One of Reynolds' initial accomplishments at the university was being named one of the first four fellows in English in 1892. Beginning in 1893, she served as the head of one of the university's earliest women's residence halls, Nancy Foster Hall, a position she held for the next 30 years. In 1894 she became chair of a committee that founded the University of Chicago Settlement, first directed by Mary Eliza McDowell . In addition to her participation in the growth of the university, Reynolds continued to work on her own career and education. She became an assistant in English in 1894 and earned a Ph.D. the following year. She then moved up within the English department to instructor, then to assistant professor (1897), associate professor (1903), and full professor (1911).

While at the University of Chicago, Reynolds also published several scholarly books. One of the first of these was The Poems of Anne (Finch) , Countess of Winchilsea, published in 1903. Her best-known book, The Treatment of Nature in English Poetry between Pope and Wordsworth, which appeared in 1909, was an extension of her doctoral dissertation. Her last important work, The Learned Lady in England, 1650–1760, an engaging series of personal sketches, was published in 1920.

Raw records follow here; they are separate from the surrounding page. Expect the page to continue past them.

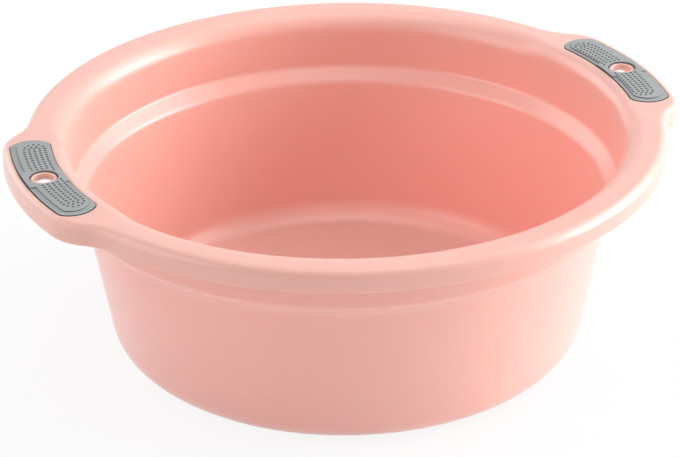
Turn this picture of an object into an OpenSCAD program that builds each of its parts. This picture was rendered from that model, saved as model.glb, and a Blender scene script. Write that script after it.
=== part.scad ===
// Round washing up bowl with two lugs, each with a hanging hole and a soft grip pad.
// Millimetres. The origin is the middle of the foot ring's underside, +Z is up and +X runs to the right lug.

/* [Bowl] */
// Height from the foot ring's underside to the flat top of the rim
bowl_h = 131.5; // [105:0.5:180]
// Wall thickness of the moulding
wall = 2.2; // [1.6:0.1:3]
// How far inside the round rim's radius the wall would meet the underside of the rim, outside
neck_in = 21.6; // [20:0.1:22.5]
// How much narrower the bowl is, in radius, at the bottom of the step than at the top of the wall
waist_in = 9.4; // [7.4:0.5:15.4]
// How much narrower again it is where the wall would meet the base if that corner were sharp
base_in = 15; // [9:1:34]
// Rounding of the corner between wall and base, outside
base_round = 18; // [8:1:24]

/* [Step] */
// Depth of the step's upper corner below the rim, outside
step_depth = 34.5; // [20:0.5:60]
// Height of the sloping face of the step
step_h = 7.3; // [5:0.1:12]
// How far the step stands out from the wall below it
step_w = 7.6; // [4:0.1:9]
// Rounding of the step's two corners, on their tighter side
step_round = 4; // [1:0.5:5]

/* [Rim] */
// Radius of the rim over its skirt, which is the widest part of the round rim
rim_r = 180; // [178:0.5:190]
// Height of the skirt that turns down round the rim
skirt_h = 12; // [8:0.5:20]
// Rounding from the flat of the rim into the mouth
mouth_round = 8; // [5:0.5:9]
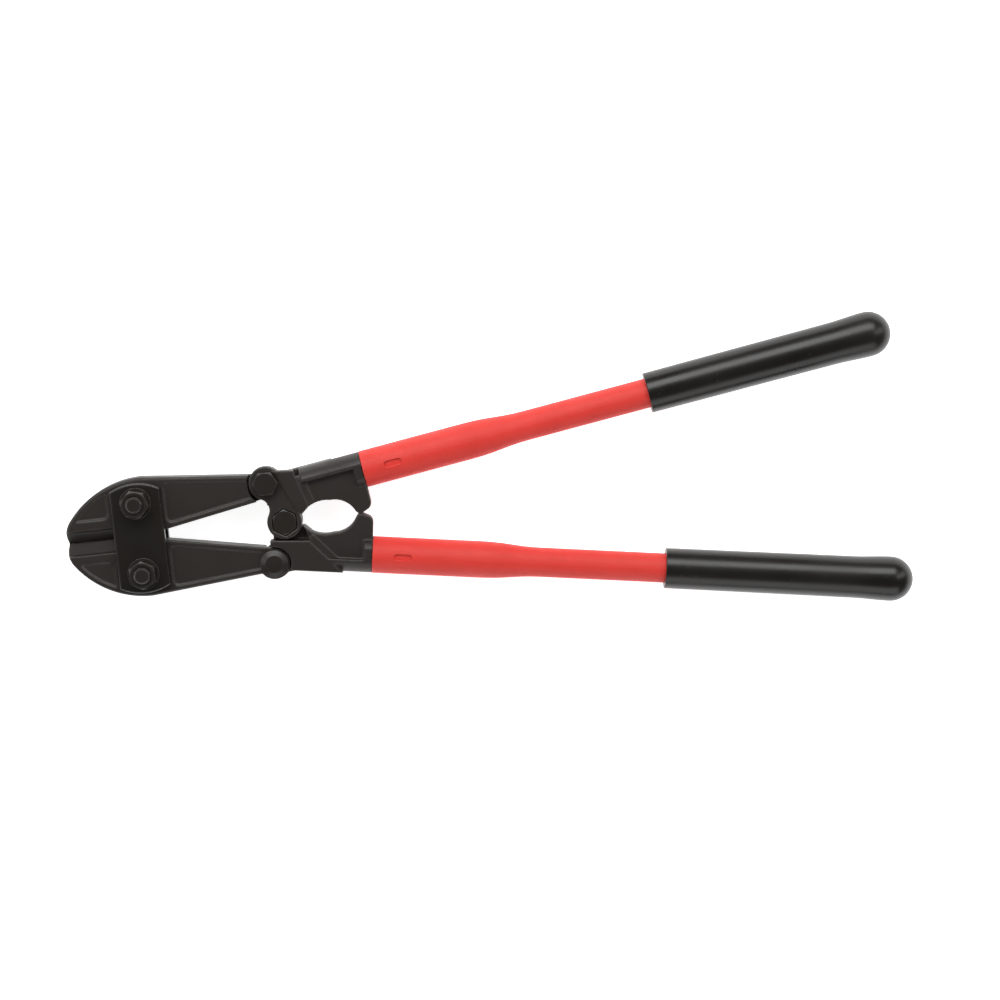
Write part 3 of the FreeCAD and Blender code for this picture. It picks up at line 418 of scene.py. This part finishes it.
@dataclass(frozen=True)
class PaintFinish:
    """Powder coat: saturated, with the soft dimpling of a baked coat, and edges lightened partly as
    rubbed wear and partly as painted highlight.
    """

    name: str
    colour: Colour
    deep: Colour
    # Colour of the edges: rubbed coat and painted highlight.
    rubbed_and_lit_edge: Colour
    smooth: float
    rough: float
    depth: float
    coat: float
    coat_rough: float = 0.3
    relief: float = 0.6
    smudge: float = 0.8
    edge_radius: float = 0.0004
    edge_gain: float = 2.2

    def build(self, shop: Workshop) -> bpy.types.Material:
        """Make the material.

        Args:
            shop: The shared groups.

        Returns:
            The material.
        """
        kit = FinishBuilder(self.name)
        skin = kit.group(shop.skin)
        peel = kit.nodes.new("ShaderNodeTexNoise")
        peel.inputs["Scale"].default_value = PEEL.scale
        peel.inputs["Detail"].default_value = PEEL.detail
        place = kit.nodes.new("ShaderNodeTexCoord")
        kit.link(place.outputs["Object"], peel.inputs["Vector"])
        hands = kit.group(shop.handling, Smudge=self.smudge)
        wear = kit.group(shop.wear, Radius=self.edge_radius, Gain=self.edge_gain)
        colour = kit.blend(skin.outputs["Patches"], self.colour, self.deep)
        # Painted highlight with wear: the edge mask lightens the edges towards that colour.
        kit.link(kit.blend(wear.outputs["Wear"], colour, self.rubbed_and_lit_edge),
                 kit.shader.inputs["Base Color"])
        kit.link(kit.shift(hands.outputs["Gloss"], self.smooth, self.rough),
                 kit.shader.inputs["Roughness"])
        kit.shader.inputs["Coat Weight"].default_value = self.coat
        kit.shader.inputs["Coat Roughness"].default_value = self.coat_rough
        kit.relief(peel.outputs["Fac"], self.relief, self.depth, wear.outputs["Normal"])
        return kit.material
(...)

Reynolds was an influential teacher who was appreciated for her liveliness and positive attitude, as well as her ability to apply her knowledge of and love for art and nature to the study of literature. She retired from the University of Chicago in 1923, at age 70, and spent her retirement years near two of her sisters and their families in Palos Verdes, California. Reynolds died of broncho-pneumonia and uremia in Los Angeles, California, on August 20, 1936, at 83.

sources:

James, Edward T., ed. Notable American Women, 1607–1950. Cambridge, MA: The Belknap Press of Harvard University, 1971.